Goal of the exercise:
Restrict the output to the lines below starting at the one that contains "revolve(axis=Axis.Z)" and ending at the one that contains "obj.parent = None", and restate them word for word, both ends included.

Material provided:

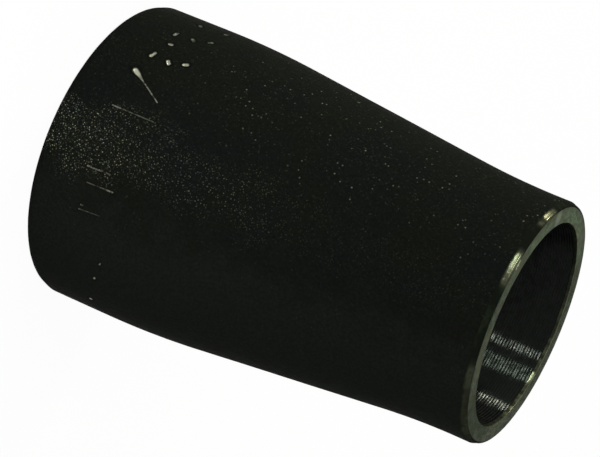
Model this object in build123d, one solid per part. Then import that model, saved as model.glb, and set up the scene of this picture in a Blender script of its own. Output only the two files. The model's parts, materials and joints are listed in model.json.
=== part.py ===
from build123d import *

import os
from math import atan, tan

# A concentric butt-welding pipe reducer: one seamless piece of steel that joins a wide pipe to a narrow one.
# It stands on its wide end. The origin is the centre of that end's face, and +Z runs up the bore.
# All sizes are in millimetres. Heights are measured up from the wide face, depths down from the narrow one.

# Pipe ends
WIDE_OUTER_DIAMETER = 33.7
WIDE_WALL = 2.6
NARROW_OUTER_DIAMETER = 26.9
NARROW_WALL = 2.3
LENGTH = 51.0

# Outside: the straight ends and the cone meet at two corners, each drawn out into a long bend.
# A bend's reach is how far it runs from its corner, along the straight end and along the cone.
SHOULDER_CORNER_HEIGHT = 13.0
SHOULDER_BEND_REACH = 5.1
NECK_CORNER_DEPTH = 6.4
NECK_BEND_REACH = 4.4

# Inside: both ends are bored straight, to line up with the pipes, and each bore runs out into the cone
WIDE_BORE_DEPTH = 8.0
NARROW_BORE_DEPTH = 10.0
BORE_RUNOUT_RADIUS = 12.0

# The faced ends: the outer edge has a long low bevel, and the bore's edge is only broken
BEVEL_LENGTH = 0.7
BEVEL_WIDTH = 0.45
BORE_EDGE_BREAK = 0.2

wide_outer_radius = WIDE_OUTER_DIAMETER / 2
wide_bore_radius = wide_outer_radius - WIDE_WALL
narrow_outer_radius = NARROW_OUTER_DIAMETER / 2
narrow_bore_radius = narrow_outer_radius - NARROW_WALL


def outside_line():
    """The outer wall from the wide end's bevel up to the narrow end's, as radius against height."""
    neck_corner_height = LENGTH - NECK_CORNER_DEPTH
    cone_rise = neck_corner_height - SHOULDER_CORNER_HEIGHT
    cone_angle = atan(abs(wide_outer_radius - narrow_outer_radius) / cone_rise)
    bend_reaches = [SHOULDER_BEND_REACH, NECK_BEND_REACH]
    return FilletPolyline(
        (wide_outer_radius, BEVEL_LENGTH),
        (wide_outer_radius, SHOULDER_CORNER_HEIGHT),
        (narrow_outer_radius, neck_corner_height),
        (narrow_outer_radius, LENGTH - BEVEL_LENGTH),
        radius=[reach / tan(cone_angle / 2) for reach in bend_reaches],
    )


def inside_line():
    """The bore's wall from the narrow end's edge down to the wide end's, as radius against height."""
    return FilletPolyline(
        (narrow_bore_radius, LENGTH - BORE_EDGE_BREAK),
        (narrow_bore_radius, LENGTH - NARROW_BORE_DEPTH),
        (wide_bore_radius, WIDE_BORE_DEPTH),
        (wide_bore_radius, BORE_EDGE_BREAK),
        radius=BORE_RUNOUT_RADIUS,
    )


def faced_end(outer_radius, bore_radius, face_height, inward):
    """One end from the outer wall to the bore: bevel, flat face and broken edge. Inward is +1 or -1 along Z."""
    return Polyline(
        (outer_radius, face_height + inward * BEVEL_LENGTH),
        (outer_radius - BEVEL_WIDTH, face_height),
        (bore_radius + BORE_EDGE_BREAK, face_height),
        (bore_radius, face_height + inward * BORE_EDGE_BREAK),
    )


def reducer_body():
    """The whole reducer: the section of its wall, turned once round the bore's axis."""
    with BuildPart() as body:
        with BuildSketch(Plane.XZ):
            with BuildLine():
                add(outside_line())
                add(faced_end(narrow_outer_radius, narrow_bore_radius, LENGTH, inward=-1))
                add(inside_line())
                add(faced_end(wide_outer_radius, wide_bore_radius, 0, inward=1))
            make_face()
        revolve(axis=Axis.Z)
    return body.part


os.makedirs("parts", exist_ok=True)
export_step(reducer_body(), "parts/reducer_body.step")
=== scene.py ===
"""Dresses the pipe reducer: its grainy black skin, its bare machined ends and its turned bores, in a pale studio."""

import json
import logging
import math
import random
from dataclasses import dataclass, field
from enum import Enum

import bpy
from mathutils import Matrix, Vector, noise


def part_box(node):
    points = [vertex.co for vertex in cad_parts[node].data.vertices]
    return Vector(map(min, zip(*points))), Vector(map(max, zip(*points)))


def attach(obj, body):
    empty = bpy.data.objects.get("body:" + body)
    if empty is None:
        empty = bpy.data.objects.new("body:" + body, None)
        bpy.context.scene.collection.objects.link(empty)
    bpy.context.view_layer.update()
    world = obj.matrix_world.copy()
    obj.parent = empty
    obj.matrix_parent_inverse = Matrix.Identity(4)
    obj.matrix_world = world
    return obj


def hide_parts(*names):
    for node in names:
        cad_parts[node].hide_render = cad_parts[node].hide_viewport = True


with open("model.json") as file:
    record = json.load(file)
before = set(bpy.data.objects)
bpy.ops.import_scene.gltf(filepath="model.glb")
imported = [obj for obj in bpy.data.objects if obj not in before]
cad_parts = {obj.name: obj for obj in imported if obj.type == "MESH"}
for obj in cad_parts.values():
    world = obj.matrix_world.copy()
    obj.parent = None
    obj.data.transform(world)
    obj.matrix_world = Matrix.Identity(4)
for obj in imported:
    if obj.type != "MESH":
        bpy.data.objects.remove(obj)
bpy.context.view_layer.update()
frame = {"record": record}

log = logging.getLogger("reducer")

Colour = tuple[float, float, float]
Socket = bpy.types.NodeSocket

MILLIMETRE = 0.001
END_RADIUS = 13.0 * MILLIMETRE
BODY_NODE = "reducer_body"

PHOTO_WIDTH = 600
SENSOR_WIDTH_MM = 36.0


def smooth_step(low: float, high: float, value: float) -> float:
    """Rises smoothly from 0 at low to 1 at high."""
    share = min(max((value - low) / (high - low), 0.0), 1.0)
    return share * share * (3.0 - 2.0 * share)


def on_cylinder(radius: float, angle: float, height: float) -> Vector:
    """The point at that radius, angle in radians and height about the reducer's axis."""
    return Vector((radius * math.cos(angle), radius * math.sin(angle), height))


class Finish(Enum):
    """The finishes that the one piece of steel shows, in the order of its material slots."""

    SKIN = 0
    FACED = 1
    BEVELLED = 2
    TURNED = 3
    FORMED = 4


@dataclass(frozen=True)
class BentWall:
    """A wall of the reducer: straight at both ends, a cone between, and a long bend at each of the cone's corners."""

    low_radius: float
    high_radius: float
    low_corner: float
    high_corner: float
    low_reach: float
    high_reach: float

    @property
    def cone_angle(self) -> float:
        """The angle between the cone and the axis."""
        return math.atan((self.low_radius - self.high_radius) / (self.high_corner - self.low_corner))

    def radius_at(self, height: float) -> float:
        """The wall's radius at a height above the wide face.

        Args:
            height: the height in metres.

        Returns:
            The radius in metres.
        """
        half_turn = math.tan(self.cone_angle / 2)
        along_cone = math.cos(self.cone_angle)
        low_start = self.low_corner - self.low_reach
        high_end = self.high_corner + self.high_reach
        if height <= low_start:
            return self.low_radius
        if height >= high_end:
            return self.high_radius
        if height < self.low_corner + self.low_reach * along_cone:
            bend = self.low_reach / half_turn
            return self.low_radius - bend + math.sqrt(bend**2 - (height - low_start) ** 2)
        if height > self.high_corner - self.high_reach * along_cone:
            bend = self.high_reach / half_turn
            return self.high_radius + bend - math.sqrt(bend**2 - (high_end - height) ** 2)
        return self.low_radius - (height - self.low_corner) * math.tan(self.cone_angle)


class Mark(Enum):
    """Plain punch marks, each as its strokes: from head to tail, in a cell from -1 to 1 both ways."""

    BAR = (((0.0, -1.0), (0.0, 1.0)),)
    SHORT_BAR = (((0.0, -0.5), (0.0, 0.55)),)
    TWIN_BARS = (((-0.5, -0.7), (-0.55, 0.45)), ((0.5, 0.75), (0.55, -0.5)))
    DOT = (((0.0, -0.04), (0.0, 0.04)),)
    TWIN_DOTS = (((-0.1, -0.65), (0.15, -0.6)), ((0.1, 0.55), (-0.2, 0.6)))
    THREE_DOTS = (((0.2, -0.8), (-0.15, -0.75)), ((0.3, 0.1), (0.1, 0.0)), ((-0.25, 0.8), (-0.15, 0.7)))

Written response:
        revolve(axis=Axis.Z)
    return body.part


os.makedirs("parts", exist_ok=True)
export_step(reducer_body(), "parts/reducer_body.step")
=== scene.py ===
"""Dresses the pipe reducer: its grainy black skin, its bare machined ends and its turned bores, in a pale studio."""

import json
import logging
import math
import random
from dataclasses import dataclass, field
from enum import Enum

import bpy
from mathutils import Matrix, Vector, noise


def part_box(node):
    points = [vertex.co for vertex in cad_parts[node].data.vertices]
    return Vector(map(min, zip(*points))), Vector(map(max, zip(*points)))


def attach(obj, body):
    empty = bpy.data.objects.get("body:" + body)
    if empty is None:
        empty = bpy.data.objects.new("body:" + body, None)
        bpy.context.scene.collection.objects.link(empty)
    bpy.context.view_layer.update()
    world = obj.matrix_world.copy()
    obj.parent = empty
    obj.matrix_parent_inverse = Matrix.Identity(4)
    obj.matrix_world = world
    return obj


def hide_parts(*names):
    for node in names:
        cad_parts[node].hide_render = cad_parts[node].hide_viewport = True


with open("model.json") as file:
    record = json.load(file)
before = set(bpy.data.objects)
bpy.ops.import_scene.gltf(filepath="model.glb")
imported = [obj for obj in bpy.data.objects if obj not in before]
cad_parts = {obj.name: obj for obj in imported if obj.type == "MESH"}
for obj in cad_parts.values():
    world = obj.matrix_world.copy()
    obj.parent = None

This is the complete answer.